Illinois Senator Barack Obama also criticized the Bush administration without offering a serious alternative. Both Clinton and Obama always have to make certain that they do not offend powerful financial and banking interests, on whose endorsements and funding they depend.
Obama said, “Instead of doing nothing for out-of-work Americans, we need a second stimulus that extends unemployment insurance and helps communities that have been hit hard by this recession. Instead of tolerating decades of rising inequality, we need to grow the middle class by investing in millions of new Green Jobs and rebuilding our crumbling infrastructure.” These vague promises, which will never be carried out, will not help anyone.

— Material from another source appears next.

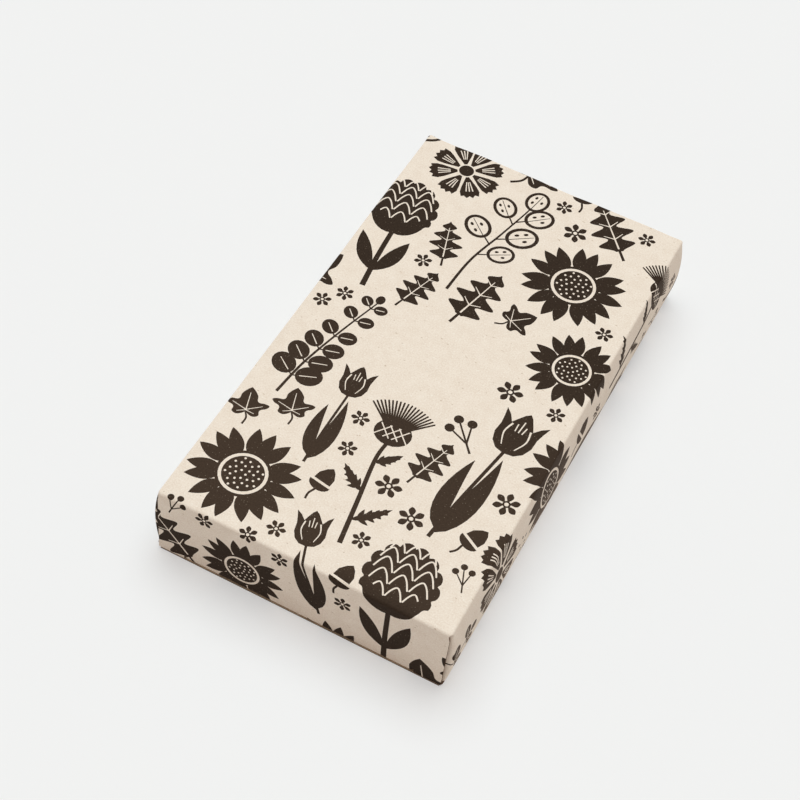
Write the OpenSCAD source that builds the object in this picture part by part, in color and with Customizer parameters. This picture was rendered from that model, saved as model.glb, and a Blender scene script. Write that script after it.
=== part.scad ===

The leading Democrats are insulated from the day-to-day reality and sentiments of broad masses of people in the US and could not respond even if they were aware of them. They speak for one wing of the oligarchy that rules the country.
Meanwhile a radicalization is under way that will blow apart the two-party system and the entire political set-up in America. A poll whose results were published in the New York Times Friday provides a glimpse into the actual state of popular opinion. The newspaper reported that Americans “are more dissatisfied with the country’s direction than at any time since the New York Times/CBS News poll began asking about the subject in the early 1990s.”
The survey found that 81 percent of respondents believed “things have pretty seriously gotten off on the wrong track,” an increase from 69 percent a year ago and 35 percent in early 2002. Only 21 percent of those surveyed said the overall economy was in good shape, and 78 percent felt that the US was in worse condition than 5 years ago. Only 28 percent approved of Bush’s performance.
The decline of the position of American capitalism in the world, its decisive loss of global hegemony, has the most profound implications. For wide layers of the population it means, in the first place, a series of severe shocks. In the end, this process must have revolutionary political consequences.